Rejecting this low-hanging fruit, I tried to avoid the mistake of so many of my students, who embrace with great enthusiasm the form of Patricia Williams' brilliance, but ignore some of what I always took to be the most important invitations in her work. I reminded myself first of one of them--Williams' preference for induction as a critical method, which I found to be such a relief while in graduate school and decided to start from where I was. For the past several weeks, I have been conducting an experiment with my graduate students. I am teaching a course in black feminisms (oh, yes, that's the experiment). I was surprised and grateful that any of them signed up for this adventure, given that the subject is treated as anachronistic in the world where I spend much of my time. I myself have become accustomed to living at a kind of temporal disjuncture in my United States-based academic life.
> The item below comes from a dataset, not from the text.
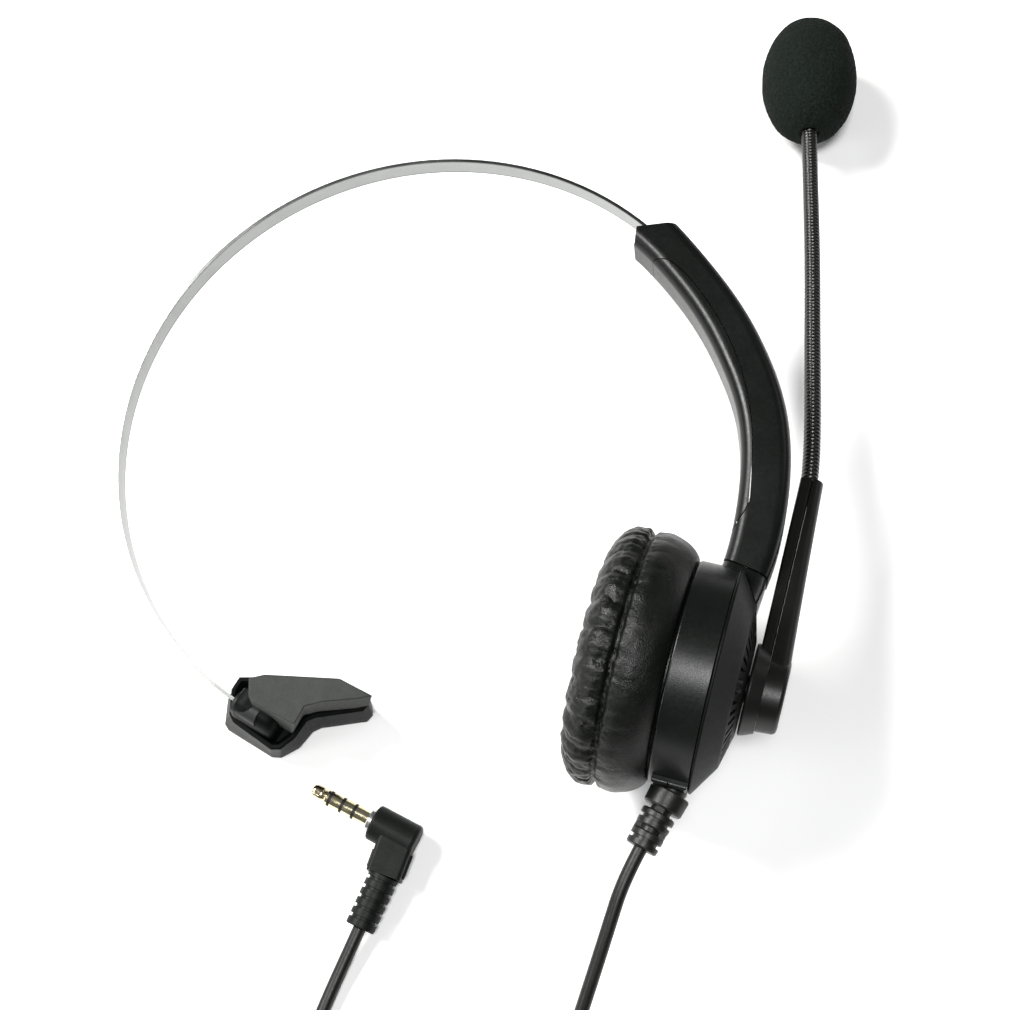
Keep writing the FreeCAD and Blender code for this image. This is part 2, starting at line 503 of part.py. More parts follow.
# ---------------------------------------------------------------- boom (cup frame)
bd = math.radians(BOOM_DIR)
bx, by = V(math.cos(bd), math.sin(bd), 0), V(-math.sin(bd), math.cos(bd), 0)


def boom_sec(s, w, z0, z1, r):
    return section(bx * s, by, OZ, -w / 2, w / 2, z0, z1, r)


WIDTHS = [(3.0, 14.6), (14.0, 12.6), (28.0, 10.6), (42.0, 9.2), (BOOM_LEN, 8.4)]
outer_arm = loft([boom_sec(s, w, BOOM_ARM_Z0 - 2.6, 33.5 - 2.0 * s / BOOM_LEN, 1.9) for s, w in WIDTHS])
# the loft's lower half is cut off flat at the parting plane
hub_top = rev([(0, BOOM_SPLIT), (8.25, BOOM_SPLIT), (7.95, 32.4), ("a", (7.65, 33.2), (6.9, BOOM_Z1)), (0, BOOM_Z1)])
above = box(-20, 70, -40, 40, BOOM_SPLIT, 40)
shell = outer_arm.common(above).fuse(hub_top).removeSplitter()
cavity = loft([boom_sec(s, w - 3.2, BOOM_SPLIT - 1, 31.2 - 1.0 * s / BOOM_LEN, 0.5) for s, w in WIDTHS[:-1] + [(BOOM_LEN - 9.0, 5.6)]])
shell = shell.cut(cavity.cut(tube(0, 7.6, 20, 40))).cut(rev([(0, 28), (6.2, 28), (6.2, 31.35), (0, 31.35)]))
flat_out = lambda z0, z1, k: loft([boom_sec(s, w - k, z0 - 0.4 * s / BOOM_LEN, z1, 0.6) for s, w in WIDTHS])
lower = flat_out(BOOM_ARM_Z0, BOOM_SPLIT - 0.02, 0.5)
disc = rev([(0, BOOM_Z0), (9.3, BOOM_Z0), ("a", (9.75, 26.0), (9.85, 26.4)), (8.75, BOOM_SPLIT - 0.02), (0, BOOM_SPLIT - 0.02)])
lower = lower.fuse(disc).cut(tube(0, SPINDLE_R + 0.05, 20, 40)).cut(rev([(0, 28.2), (5.3, 28.2), (5.3, 30), (0, 30)]))
# gooseneck socket
gp = [cup_inv.multVec(p) for p in GOOSE_PTS]
gdir = unit(gp[1] - gp[0])
sock = Part.makeCylinder(GOOSE_R + 0.02, 30, gp[0] - gdir * 4.0, gdir)
lower = lower.cut(sock).removeSplitter()
shell = shell.cut(sock).removeSplitter()
node("boom_shell", at(CUP, big(shell)))
node("boom_inner_cover", at(CUP, big(lower)))
node("boom_washer", at(CUP, tube(SPINDLE_R + 0.06, 5.0, 28.25, 28.85)))
node("hub_spring", at(CUP, tube(SPINDLE_R + 0.06, 4.6, 28.9, 30.1)))

# gooseneck: root piece fixed in the boom, three links with ball ends
J = GOOSE_PTS


def link(a, b, ball, socket, extra=0.0):
    d = unit(b - a)
    s = cyl(a, b + d * extra, GOOSE_R)
    if ball:
        s = s.fuse(Part.makeSphere(GOOSE_R, a))
    if socket:
        s = s.cut(Part.makeSphere(GOOSE_SOCKET, b))
    return big(s.removeSplitter())


start = J[0] - unit(J[1] - J[0]) * 3.9
root = cyl(start, J[1], GOOSE_R).fuse(Part.makeSphere(GOOSE_R, J[1])).fuse(cyl(J[1], J[2], GOOSE_R)).cut(Part.makeSphere(GOOSE_SOCKET, J[2]))
node("gooseneck_root", big(root.removeSplitter()))
node("gooseneck_lower", link(J[2], J[3], True, True))
node("gooseneck_middle", link(J[3], J[4], True, True))
node("gooseneck_upper", link(J[4], J[5], True, False))

# microphone end
MIC = frame(J[5], V(1, 0, 0), FOAM_C - J[5])
L = (FOAM_C - J[5]).Length
node("mic_ferrule", at(MIC, rev([(0, 0.1), (1.7, 0.1), (1.9, 0.3), (1.9, 8.2), (0, 8.2)])))
node("mic_housing", at(MIC, rev([(3.4, 8.2), (4.6, 9.4), (4.6, 18.7), (4.1, 18.7), (4.1, 9.8), (0, 9.8), (0, 8.2)])))
node("mic_boot", at(MIC, tube(3.05, 4.05, 13.4, 18.2)))
node("mic_capsule", at(MIC, tube(0, 3.0, 14.2, 17.4)))
node("mic_grille", at(MIC, tube(0, 4.6, 18.75, 19.3)))
FM = frame(FOAM_C, V(1, 0, 0), FOAM_D)
hole_at = -FOAM_HALF
prof = []
n = 12
pts = []
for i in range(n + 1):
    a = -math.pi / 2 + math.pi * i / n
    c, s = math.cos(a), math.sin(a)
    r = FOAM_R * (abs(c) ** 0.8)
    z = FOAM_HALF * math.copysign(abs(s) ** 0.96, s)
    if r < 2.5 and s < 0:
        continue
    pts.append(V(max(r, 0.0), 0, z))
z_low = pts[0].z
sp_curve = Part.BSplineCurve()
sp_curve.interpolate([V(2.3, 0, z_low - 0.3)] + pts)
bot = V(2.3, 0, z_low - 0.3)
topp = pts[-1]
cav_top = V(0, 0, -2.2)
edges = [sp_curve.toShape(), Part.LineSegment(topp, cav_top).toShape(), Part.LineSegment(cav_top, V(4.9, 0, -2.2)).toShape(),
         Part.LineSegment(V(4.9, 0, -2.2), V(4.9, 0, -15.0)).toShape(), Part.LineSegment(V(4.9, 0, -15.0), V(3.75, 0, -16.25)).toShape(),
         Part.LineSegment(V(3.75, 0, -16.25), V(3.75, 0, -16.5)).toShape(), Part.LineSegment(V(3.75, 0, -16.5), V(2.3, 0, -16.8)).toShape(),
         Part.LineSegment(V(2.3, 0, -16.8), bot).toShape()]
foam = Part.Face(Part.Wire(edges)).revolve(V(0, 0, 0), V(0, 0, 1), 360)
node("windscreen", at(FM, foam))

# ---------------------------------------------------------------- cord
g_end = pt(CUP, *(g0 + gd * GLAND_END))
print("gland end", tuple(round(x, 2) for x in g_end))
LEAD = [g_end, V(23.75, -92.7, 28.0), V(20.7, -101.6, 25.1), V(17.4, -111.2, 21.3), V(13.9, -121.2, 17.0),
        V(10.6, -131.2, 13.3), V(7.6, -140.8, 10.9), V(5.2, -150.0, 10.0)]
TAIL_END = V(-31.3, -99.7, 3.75)
TAIL = [V(-34.25, -153.5, 1.75), V(-35.9, -145.4, 1.75), V(-39.4, -137.6, 1.75), V(-41.6, -129.2, 1.75), V(-40.3, -120.6, 1.75),
        V(-37.1, -112.5, 1.95), V(-34.1, -105.9, 2.75), TAIL_END]
node("cord_lead", route(LEAD, CORD_R, "cord_lead"))
node("cord_tail", route(TAIL, CORD_R, "cord_tail"))
mid_r = (COIL_R0 + COIL_R1) / 2


def coil_ring(inset):
    k = 2.6 - inset
    r0, r1, z0, z1 = COIL_R0 + inset, COIL_R1 - inset, inset, COIL_H - inset
    q = k * 0.2929
    return rev([(r0 + k, z0), (r1 - k, z0), ("a", (r1 - q, z0 + q), (r1, z0 + k)), (r1, z1 - k),
                ("a", (r1 - q, z1 - q), (r1 - k, z1)), (r0 + k, z1), ("a", (r0 + q, z1 - q), (r0, z1 - k)), (r0, z0 + k),
                ("a", (r0 + q, z0 + q), (r0 + k, z0))])


gap_box = box(mid_r - 8, mid_r + 8, -3.15, 3.15, -2, COIL_H + 2)
coil = coil_ring(0).cut(gap_box).fuse(coil_ring(0.95).common(box(mid_r - 8, mid_r + 8, -3.6, 3.6, -2, COIL_H + 2))).removeSplitter()
ow, oh = COIL_R1 - COIL_R0 + 1.6, COIL_H + 0.9
tie = box(mid_r - ow / 2, mid_r + ow / 2, -3, 3, 0, oh)
tie = fillet(tie, 2.6, lambda e: abs(e.Vertexes[0].Y - e.Vertexes[-1].Y) > 5)
inner = box(mid_r - ow / 2 + 0.8, mid_r + ow / 2 - 0.8, -5, 5, 0.8, oh - 0.8)
inner = fillet(inner, 1.9, lambda e: abs(e.Vertexes[0].Y - e.Vertexes[-1].Y) > 5)
tie_ring = tie.cut(inner)
TIE_ANGLE = -90
for s in (tie_ring, coil):
    s.rotate(V(0, 0, 0), V(0, 0, 1), TIE_ANGLE)
    s.translate(V(COIL_C.x, COIL_C.y, REST_Z))
node("cord_coil", big(coil))
node("coil_tie", tie_ring)

# ---------------------------------------------------------------- plug
PL = frame(PLUG_TIP, V(0, 0, 1), PLUG_DIR)
r = PLUG_SHAFT_R
node("plug_tip", at(PL, rev([(0, 0), (0.75, 0.0), ("a", (1.3, 0.3), (1.55, 0.95)), (1.68, 2.2), ("a", (1.6, 2.75), (1.38, 3.1)), (1.38, 3.3),
                             (r, 3.75), (r, 4.3), (0.7, 4.3), (0.7, 14.4), (0, 14.4)])))
ins = [tube(0.75, r, z, z + 0.7) for z in (4.3, 7.4, 10.4)]
node("plug_insulators", at(PL, Part.makeCompound([i for i in ins])))
node("plug_ring_front", at(PL, tube(0.75, r, 5.0, 7.4)))
node("plug_ring_rear", at(PL, tube(0.75, r, 8.1, 10.4)))
node("plug_sleeve", at(PL, tube(0.75, r, 11.1, 14.4)))
node("plug_collar", at(PL, rev([(0, 14.4), (2.6, 14.4), (2.8, 14.6), (2.8, 15.4), (0, 15.4)])))
body = rev([(0, 15.4), (3.3, 15.4), ("a", (3.8, 15.6), (4.0, 16.2)), (4.0, 24.9), ("a", (3.75, 25.9), (2.9, 26.2)), (0, 26.2)])
body = at(PL, body)
sd_ = unit(STEM_DIR)
side = unit(V(0, 0, 1).cross(sd_))
cpt = PLUG_TIP + PLUG_DIR * 22.0
stem_end = V(-26.4, -88.9, PLUG_TIP.z)
sd2 = unit(stem_end - cpt)
side2 = unit(V(0, 0, 1).cross(sd2))
stem = loft([section(cpt, side2, V(0, 0, 1), -4.0, 4.0, -3.5, 3.5, 1.0),
             section(cpt + sd2 * ((stem_end - cpt).Length), side2, V(0, 0, 1), -3.9, 3.9, -3.2, 3.2, 1.0)])
body = body.fuse(stem).removeSplitter()
ribs = []
for off in (0.6,):
    ribs.append(cyl(cpt + side2 * 4.0 + sd2 * 3.2, stem_end + side2 * 3.9 - sd2 * 0.8, 0.5))
    ribs.append(cyl(cpt - side2 * 4.0 + sd2 * 4.6, stem_end - side2 * 3.9 - sd2 * 0.8, 0.5))
for rb in ribs:
    body = body.fuse(rb)
node("plug_body", big(body.removeSplitter()))
rl_dir = TAIL_END - stem_end
RL = frame(stem_end, V(0, 0, 1), rl_dir)
LR = rl_dir.Length
relief = [(0, 0), (3.4, 0)]
z = 0.9
r_out = 3.4
for i in range(5):
    r_out = 3.4 - 0.02 * i
    relief += [(r_out, z), (r_out - 0.6, z + 0.08), (r_out - 0.6, z + 0.66), (r_out - 0.02, z + 0.74)]
    z += 2.15
relief += [(3.3, LR - 0.25), (3.1, LR), (0, LR)]
node("plug_relief", at(RL, rev(relief)))

NODES["rear_cover"] = big(NODES["rear_cover"].cut(NODES["cord_gland"]))

# ---------------------------------------------------------------- export
lo = [1e9] * 3
hi = [-1e9] * 3
for name, s in NODES.items():
    if name in CORD_NODES:
        continue
    b = s.optimalBoundingBox(False, False)
    for i, (p, q) in enumerate(((b.XMin, b.XMax), (b.YMin, b.YMax), (b.ZMin, b.ZMax))):
        lo[i], hi[i] = min(lo[i], p), max(hi[i], q)
    if b.ZMin < 0.6:
        print("low", name, round(b.ZMin, 3))
print("lying box", [round(v, 3) for v in lo], [round(v, 3) for v in hi])
SHIFT = V(-(lo[0] + hi[0]) / 2, -(lo[1] + hi[1]) / 2, -lo[2])
print("SHIFT", tuple(round(v, 4) for v in SHIFT))
os.makedirs("parts", exist_ok=True)
for name, s in NODES.items():
    s = s.copy()
    s.translate(SHIFT)
    s.exportStep("parts/" + name + ".step")
    print("%-18s solids %d volume %.1f" % (name, len(s.Solids), s.Volume))
for label, p, d in (("arm_swivel", SWIVEL_P, SWIVEL_D), ("band_slide", BAND_O, nrm), ("pad_tilt", pp, pd), ("boom_rotate", pt(CUP, 0, 0, 29), z_c),
                    ("goose_1", J[2], unit(J[3] - J[2])), ("goose_2", J[3], unit(J[4] - J[3])), ("goose_3", J[4], unit(J[5] - J[4])),
                    ("plug", PLUG_TIP, PLUG_DIR), ("ear_hole", pt(CUP, 0, 0, -3.6), z_c)):
    q = p + SHIFT
    print("AXIS %s %.6f %.6f %.6f %.6f %.6f %.6f" % (label, q.x, q.y, q.z, d.x, d.y, d.z))
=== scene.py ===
import bpy
import bmesh
import math
import numpy as np
from mathutils import Matrix, Vector, noise


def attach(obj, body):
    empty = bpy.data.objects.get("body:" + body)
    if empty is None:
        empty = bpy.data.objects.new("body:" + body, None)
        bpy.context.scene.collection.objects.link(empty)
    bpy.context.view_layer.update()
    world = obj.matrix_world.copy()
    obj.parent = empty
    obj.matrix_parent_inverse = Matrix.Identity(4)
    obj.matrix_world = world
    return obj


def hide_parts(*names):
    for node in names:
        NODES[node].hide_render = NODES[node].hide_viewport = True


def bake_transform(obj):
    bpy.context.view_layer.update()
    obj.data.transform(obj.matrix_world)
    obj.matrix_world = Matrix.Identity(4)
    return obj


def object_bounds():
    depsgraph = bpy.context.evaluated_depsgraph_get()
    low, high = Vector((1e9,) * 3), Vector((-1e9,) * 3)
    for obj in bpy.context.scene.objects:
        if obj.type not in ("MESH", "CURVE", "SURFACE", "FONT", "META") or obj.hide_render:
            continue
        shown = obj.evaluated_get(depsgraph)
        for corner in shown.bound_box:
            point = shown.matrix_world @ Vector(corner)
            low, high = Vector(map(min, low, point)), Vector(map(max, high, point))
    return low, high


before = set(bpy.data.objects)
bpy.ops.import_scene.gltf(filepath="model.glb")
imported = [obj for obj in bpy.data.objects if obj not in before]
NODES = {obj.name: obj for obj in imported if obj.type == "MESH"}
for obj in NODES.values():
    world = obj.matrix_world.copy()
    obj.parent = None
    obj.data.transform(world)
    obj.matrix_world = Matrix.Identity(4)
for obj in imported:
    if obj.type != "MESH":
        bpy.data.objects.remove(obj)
cad_lo, cad_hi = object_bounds()
cad_lo, cad_hi = [float(x) for x in cad_lo], [float(x) for x in cad_hi]
D = bpy.data
SC = bpy.context.scene

# ------------------------------------------------------------------ frames, layout millimetres to row metres
SHIFT = (-0.8871, -29.5408, -0.279)


def P(x, y, z):
    return Vector(((x + SHIFT[0]) / 1000, (y + SHIFT[1]) / 1000, (z + SHIFT[2]) / 1000))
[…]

My students are simply not exposed to this material because it is assumed by others, on their behalf, that what they would learn there they should already know, have moved through and beyond. They are confounded not by the newness of the materials they are confronting, but by the ways that the recursivity of these works redraws their larger relationship to knowledge. They begin, as it were, to see "her shape and his hand." (8)

One of their assignments was to read The Alchemy of Race and Rights. More than twenty years since its publication, I found that the students were immediately undone. And, suddenly, they were filled with stories. Inspired by the deterritorialization in Williams' writing--its breaking up of the conventions of owned objects and mapped terrain they ceased their flag-wielding activities...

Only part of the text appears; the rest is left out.